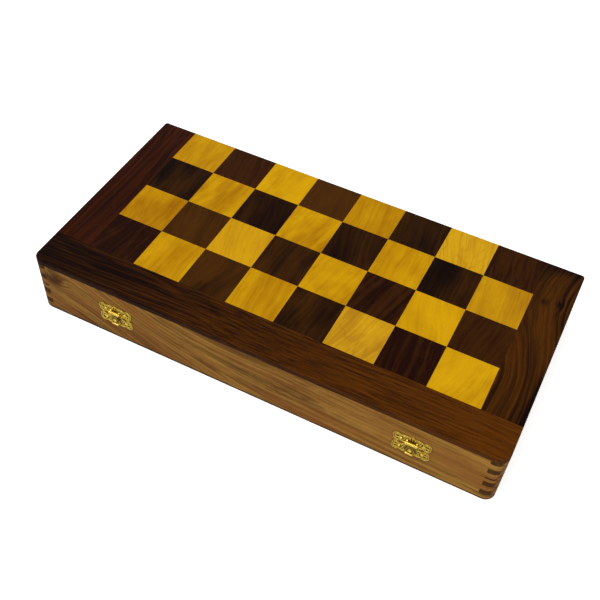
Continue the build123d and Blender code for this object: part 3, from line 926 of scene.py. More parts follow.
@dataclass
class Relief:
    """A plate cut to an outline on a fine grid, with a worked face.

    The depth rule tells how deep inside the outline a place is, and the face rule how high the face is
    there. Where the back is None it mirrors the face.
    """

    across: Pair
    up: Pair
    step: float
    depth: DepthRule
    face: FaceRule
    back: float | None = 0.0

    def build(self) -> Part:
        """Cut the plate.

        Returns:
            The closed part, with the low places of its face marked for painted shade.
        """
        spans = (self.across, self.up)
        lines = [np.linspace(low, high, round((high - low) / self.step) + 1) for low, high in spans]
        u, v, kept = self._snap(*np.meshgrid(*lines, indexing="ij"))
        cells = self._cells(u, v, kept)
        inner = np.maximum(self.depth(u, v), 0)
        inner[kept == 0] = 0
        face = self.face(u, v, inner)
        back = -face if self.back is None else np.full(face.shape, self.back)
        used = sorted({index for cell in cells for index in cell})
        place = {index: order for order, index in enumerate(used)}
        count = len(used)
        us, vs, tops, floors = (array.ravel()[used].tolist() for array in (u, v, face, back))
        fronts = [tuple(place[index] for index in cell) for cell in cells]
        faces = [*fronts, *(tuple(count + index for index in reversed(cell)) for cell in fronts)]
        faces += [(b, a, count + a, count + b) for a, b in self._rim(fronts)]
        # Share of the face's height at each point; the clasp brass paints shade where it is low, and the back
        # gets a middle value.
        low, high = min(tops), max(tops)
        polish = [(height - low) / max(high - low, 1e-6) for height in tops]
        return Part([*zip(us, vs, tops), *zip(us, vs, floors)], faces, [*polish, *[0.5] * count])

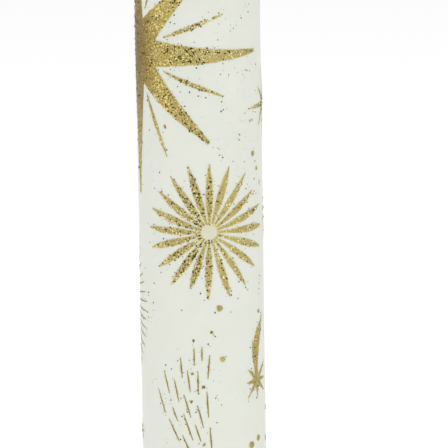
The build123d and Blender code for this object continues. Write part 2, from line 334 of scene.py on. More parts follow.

--------------------

Task details: Exactly reproduce all of the entries above.

Correct response:
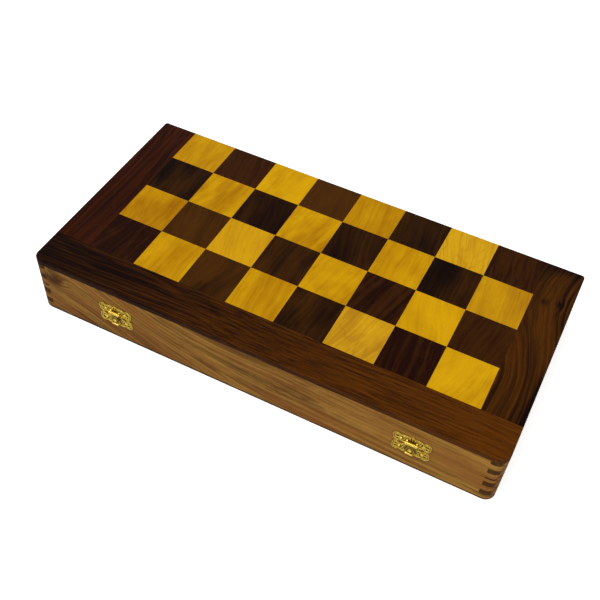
Continue the build123d and Blender code for this object: part 3, from line 926 of scene.py. More parts follow.
@dataclass
class Relief:
    """A plate cut to an outline on a fine grid, with a worked face.

    The depth rule tells how deep inside the outline a place is, and the face rule how high the face is
    there. Where the back is None it mirrors the face.
    """

    across: Pair
    up: Pair
    step: float
    depth: DepthRule
    face: FaceRule
    back: float | None = 0.0

    def build(self) -> Part:
        """Cut the plate.

        Returns:
            The closed part, with the low places of its face marked for painted shade.
        """
        spans = (self.across, self.up)
        lines = [np.linspace(low, high, round((high - low) / self.step) + 1) for low, high in spans]
        u, v, kept = self._snap(*np.meshgrid(*lines, indexing="ij"))
        cells = self._cells(u, v, kept)
        inner = np.maximum(self.depth(u, v), 0)
        inner[kept == 0] = 0
        face = self.face(u, v, inner)
        back = -face if self.back is None else np.full(face.shape, self.back)
        used = sorted({index for cell in cells for index in cell})
        place = {index: order for order, index in enumerate(used)}
        count = len(used)
        us, vs, tops, floors = (array.ravel()[used].tolist() for array in (u, v, face, back))
        fronts = [tuple(place[index] for index in cell) for cell in cells]
        faces = [*fronts, *(tuple(count + index for index in reversed(cell)) for cell in fronts)]
        faces += [(b, a, count + a, count + b) for a, b in self._rim(fronts)]
        # Share of the face's height at each point; the clasp brass paints shade where it is low, and the back
        # gets a middle value.
        low, high = min(tops), max(tops)
        polish = [(height - low) / max(high - low, 1e-6) for height in tops]
        return Part([*zip(us, vs, tops), *zip(us, vs, floors)], faces, [*polish, *[0.5] * count])

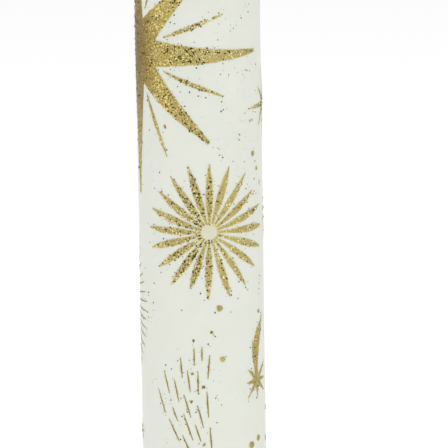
The build123d and Blender code for this object continues. Write part 2, from line 334 of scene.py on. More parts follow.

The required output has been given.